Today, less than 5% of all golfers have a relationship with a golf pro. According to the NGF, less than half of all golfers have ever taken a lesson, and when they do they are often disappointed. There are 27 million golfers, but less than 4 million lessons in any given year. Maybe the PGA should think about why that is…

This is the image the PGA likes to promote. But it has little to do with the realities of the pro-student relationship.
Because lessons are totally intimidating, especially for women. Because instructors make them way too complex! And most of all, because they seldom work.
Even the most humble and friendly golf instructor can make us feel stupid. Inept. And klutzy. It is a rare instructor who sends the student off with fewer than five or six “things to work on.” According to Phil Mickelson, even the tour gurus are often guilty of over-instruction. “Can’t you just give me one thing to work on?”
Often it’s a checklist of a dozen mechanical issues that the average guy can’t possibly grasp, much less incorporate into his game. The more technical the lesson is, the worse it gets.
Group lessons and golf schools are especially ineffective. Common complaints include: “I came back worse than when I started.” “It was just way too technical.” “He didn’t give me anything positive, it was all about what I was doing wrong.”
Video analysis only helps the most analytical, visual learners; Maybe one half of one percent of the golfing population. And yet, instructors routinely use stop motion video to analyze every position and point out every flaw.
Just because they can.
More often than not, it’s just confusing and demoralizing for the student.
The fact is, if video alone was an effective tool, all the tour pros would be firing their high-priced swing coaches. But they’re not. Even Tiger Woods — the ultimate swing wonk — needs help translating what he sees on video to what he feels on the golf course.
In the January issue of Golf Digest, Jim Flick, one of the top five teachers of all time, wrote an article that sums up the problem with modern golf instruction:
“A lot of today’s teachers are enamored with what works for the tour pros, and they give the same information to their higher-handicap students… In general, trying to swing like most of today’s tour pros will make the average golfer – say a 5 handicap or higher, – only worse.”
Rather than working with the student’s natural swing, today’s teachers tell everyone to emulate Tiger Woods or Adam Scott or Dustin Johnson. And there’s no way we can pull it off. It would be like taking a piano player, who’s only played for a year, and asking him to perform Stravinsky. Forget About It!
Bottom line: Only two in ten golfers go back for a second lesson of any kind, and even fewer believe that the lesson “did them any good.” It’s an abysmal record that produces very little repeat business. Worse yet, it drives people away from the game and is beginning to make the teaching pro irrelevant.
Why isn’t the PGA of America addressing that? If the golf industry truly wants to turn things around, the methods of instruction HAVE to change.
Do-It-Yourselfers are the key.
Golf Magazine reports that 70 percent of all golfers are dissatisfied with their scores. So if they are not happy with their scores, and they’re not taking lessons, what are they doing?

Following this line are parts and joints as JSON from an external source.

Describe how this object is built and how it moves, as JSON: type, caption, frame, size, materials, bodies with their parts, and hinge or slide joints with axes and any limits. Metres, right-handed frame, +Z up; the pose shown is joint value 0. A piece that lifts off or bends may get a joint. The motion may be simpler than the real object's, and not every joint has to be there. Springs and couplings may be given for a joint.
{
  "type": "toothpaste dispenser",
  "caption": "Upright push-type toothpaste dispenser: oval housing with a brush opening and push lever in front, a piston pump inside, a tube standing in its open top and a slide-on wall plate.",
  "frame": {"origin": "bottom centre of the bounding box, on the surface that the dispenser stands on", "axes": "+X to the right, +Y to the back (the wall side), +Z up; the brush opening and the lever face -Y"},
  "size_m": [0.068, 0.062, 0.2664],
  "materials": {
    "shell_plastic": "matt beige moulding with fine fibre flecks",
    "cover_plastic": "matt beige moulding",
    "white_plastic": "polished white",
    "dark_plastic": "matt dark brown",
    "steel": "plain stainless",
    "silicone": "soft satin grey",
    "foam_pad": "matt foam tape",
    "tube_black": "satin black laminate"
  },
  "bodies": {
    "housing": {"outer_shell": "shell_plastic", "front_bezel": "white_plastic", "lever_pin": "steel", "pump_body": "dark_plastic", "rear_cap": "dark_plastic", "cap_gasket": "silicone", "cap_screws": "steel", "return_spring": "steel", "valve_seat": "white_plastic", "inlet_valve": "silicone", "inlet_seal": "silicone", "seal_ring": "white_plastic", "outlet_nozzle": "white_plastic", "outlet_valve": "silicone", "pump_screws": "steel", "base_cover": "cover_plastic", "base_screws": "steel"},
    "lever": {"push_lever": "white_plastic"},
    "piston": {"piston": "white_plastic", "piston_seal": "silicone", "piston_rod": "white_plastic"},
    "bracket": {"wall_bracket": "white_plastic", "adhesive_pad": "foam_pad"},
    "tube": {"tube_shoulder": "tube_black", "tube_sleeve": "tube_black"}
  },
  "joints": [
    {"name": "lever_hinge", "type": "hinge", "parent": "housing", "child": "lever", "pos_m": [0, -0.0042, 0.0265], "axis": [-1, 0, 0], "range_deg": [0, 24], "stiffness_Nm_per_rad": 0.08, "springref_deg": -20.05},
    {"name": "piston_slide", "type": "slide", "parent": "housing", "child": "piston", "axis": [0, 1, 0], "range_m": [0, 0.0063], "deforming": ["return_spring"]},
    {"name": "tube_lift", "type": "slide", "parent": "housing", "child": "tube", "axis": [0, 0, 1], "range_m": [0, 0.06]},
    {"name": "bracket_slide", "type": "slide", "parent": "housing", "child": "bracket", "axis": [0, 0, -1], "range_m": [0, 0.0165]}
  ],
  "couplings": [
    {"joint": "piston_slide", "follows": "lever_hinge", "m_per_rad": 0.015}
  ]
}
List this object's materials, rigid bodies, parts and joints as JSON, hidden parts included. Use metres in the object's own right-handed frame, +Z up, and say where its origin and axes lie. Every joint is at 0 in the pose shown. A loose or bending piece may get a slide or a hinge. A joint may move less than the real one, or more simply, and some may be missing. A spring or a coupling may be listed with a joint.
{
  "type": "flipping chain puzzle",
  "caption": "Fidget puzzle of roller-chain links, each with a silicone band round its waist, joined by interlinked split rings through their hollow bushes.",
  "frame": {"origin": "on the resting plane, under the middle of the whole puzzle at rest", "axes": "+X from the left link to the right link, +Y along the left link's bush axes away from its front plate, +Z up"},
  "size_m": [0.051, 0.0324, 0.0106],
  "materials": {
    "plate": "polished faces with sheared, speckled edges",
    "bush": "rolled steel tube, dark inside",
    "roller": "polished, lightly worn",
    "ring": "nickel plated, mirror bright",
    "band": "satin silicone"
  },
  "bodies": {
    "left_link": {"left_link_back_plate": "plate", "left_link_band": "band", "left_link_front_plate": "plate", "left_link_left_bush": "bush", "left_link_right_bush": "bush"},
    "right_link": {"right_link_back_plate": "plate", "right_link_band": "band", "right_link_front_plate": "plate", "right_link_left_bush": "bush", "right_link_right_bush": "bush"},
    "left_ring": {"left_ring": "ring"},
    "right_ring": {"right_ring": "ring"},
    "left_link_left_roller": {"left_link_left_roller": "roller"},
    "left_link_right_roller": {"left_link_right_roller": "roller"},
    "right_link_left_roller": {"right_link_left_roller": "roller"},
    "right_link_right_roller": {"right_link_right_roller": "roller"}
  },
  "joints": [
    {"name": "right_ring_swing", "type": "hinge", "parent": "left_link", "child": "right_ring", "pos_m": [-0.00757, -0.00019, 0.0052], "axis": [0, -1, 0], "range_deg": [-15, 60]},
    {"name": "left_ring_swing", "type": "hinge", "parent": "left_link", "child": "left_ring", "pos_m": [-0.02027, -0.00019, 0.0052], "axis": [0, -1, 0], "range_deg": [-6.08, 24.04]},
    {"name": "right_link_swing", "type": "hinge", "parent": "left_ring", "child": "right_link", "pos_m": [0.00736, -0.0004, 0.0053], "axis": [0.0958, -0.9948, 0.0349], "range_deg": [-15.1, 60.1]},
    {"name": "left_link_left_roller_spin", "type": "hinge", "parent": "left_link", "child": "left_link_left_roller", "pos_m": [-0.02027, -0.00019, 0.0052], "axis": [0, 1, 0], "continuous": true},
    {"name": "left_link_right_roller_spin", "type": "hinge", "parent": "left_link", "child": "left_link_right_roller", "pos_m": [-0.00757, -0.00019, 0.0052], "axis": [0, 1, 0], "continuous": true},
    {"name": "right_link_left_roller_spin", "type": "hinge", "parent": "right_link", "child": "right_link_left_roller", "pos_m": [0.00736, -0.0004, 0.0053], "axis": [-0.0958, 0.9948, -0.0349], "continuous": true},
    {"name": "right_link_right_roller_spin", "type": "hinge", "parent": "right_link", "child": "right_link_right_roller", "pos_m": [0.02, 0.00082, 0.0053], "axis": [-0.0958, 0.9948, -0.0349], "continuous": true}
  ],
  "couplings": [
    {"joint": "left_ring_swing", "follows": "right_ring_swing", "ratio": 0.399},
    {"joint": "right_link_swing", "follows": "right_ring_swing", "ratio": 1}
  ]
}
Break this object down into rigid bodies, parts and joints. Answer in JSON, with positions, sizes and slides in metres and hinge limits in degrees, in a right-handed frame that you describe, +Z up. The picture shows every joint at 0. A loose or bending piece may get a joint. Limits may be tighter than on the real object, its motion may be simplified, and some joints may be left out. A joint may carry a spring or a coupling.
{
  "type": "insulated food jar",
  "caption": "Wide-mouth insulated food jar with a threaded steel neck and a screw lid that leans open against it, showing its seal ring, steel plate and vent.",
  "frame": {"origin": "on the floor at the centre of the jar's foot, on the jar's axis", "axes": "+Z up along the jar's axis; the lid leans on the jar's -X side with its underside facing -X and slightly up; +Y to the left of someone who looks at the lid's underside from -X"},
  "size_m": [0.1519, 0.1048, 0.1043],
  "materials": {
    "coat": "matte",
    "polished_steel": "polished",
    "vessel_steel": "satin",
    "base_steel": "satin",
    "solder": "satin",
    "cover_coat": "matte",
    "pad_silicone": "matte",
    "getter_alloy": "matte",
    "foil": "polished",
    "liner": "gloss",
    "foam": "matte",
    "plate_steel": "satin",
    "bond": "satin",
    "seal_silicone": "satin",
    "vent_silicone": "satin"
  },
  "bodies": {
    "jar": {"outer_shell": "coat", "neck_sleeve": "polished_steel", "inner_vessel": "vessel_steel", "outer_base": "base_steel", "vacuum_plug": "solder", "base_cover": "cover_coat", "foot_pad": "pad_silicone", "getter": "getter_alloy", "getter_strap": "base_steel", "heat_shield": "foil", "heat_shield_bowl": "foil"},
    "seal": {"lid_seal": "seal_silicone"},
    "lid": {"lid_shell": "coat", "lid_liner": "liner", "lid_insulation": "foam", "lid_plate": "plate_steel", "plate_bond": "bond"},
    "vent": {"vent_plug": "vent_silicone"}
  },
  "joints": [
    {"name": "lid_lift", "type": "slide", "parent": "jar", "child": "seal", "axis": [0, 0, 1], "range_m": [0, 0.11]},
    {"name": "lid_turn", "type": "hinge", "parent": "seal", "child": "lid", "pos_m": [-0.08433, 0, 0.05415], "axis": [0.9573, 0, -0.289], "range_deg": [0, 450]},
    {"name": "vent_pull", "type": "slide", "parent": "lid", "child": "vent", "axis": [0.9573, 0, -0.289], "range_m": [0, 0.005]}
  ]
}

Surfing the net, watching the You Tube videos, reading magazines and buying training aids. Google reports more than 1.2 million searches a month on keywords directly related to golf improvement and golf instruction.
Unfortunately, this do-it-yourself approach simply doesn’t work.
Few of us understand the golf swing well enough to accurately assess our own faults. We don’t know what to work on — and more importantly, what NOT to work on. So we try everything! It’s like a merry-go-round of experimentation… Try this, try that. Motivated players accumulate tons of knowledge but never improve because the tips we try are out of context and blatantly contradictory.
Confusion reigns.
And here’s another problem… We’re not accountable or motivated to practice. There’s no pro asking, “how’s that putting drill working for you.” We just hit balls at the driving range with no goal, no plan, and no supervision.
And ingrain all our bad habits.
Unfortunately, the golf industry perpetuates this problem by making everything more complicated than it needs to be. Just look what they’ve done with the simplest club in the bag!
The business thrives on complexity. I guess they figure if they can keep the average golfer completely mystified it guarantees them job security. And sells more clubs. But it does not keep us coming back. (Just ask the 61 million “lapsed” golfers out there.)
In my business we tell clients they need to always be mindful of relevance, credibility and differentiation.
Well, golf pros have very little credibility when it comes to instruction. And they are quickly becoming irrelevant to the vast majority of golfers. That’s a huge problem for the PGA of America.
Technology alone is not the answer. If the PGA really wants to serve its constituents they need to figure out how to marry technology with tradition and reinvent the way golf is taught.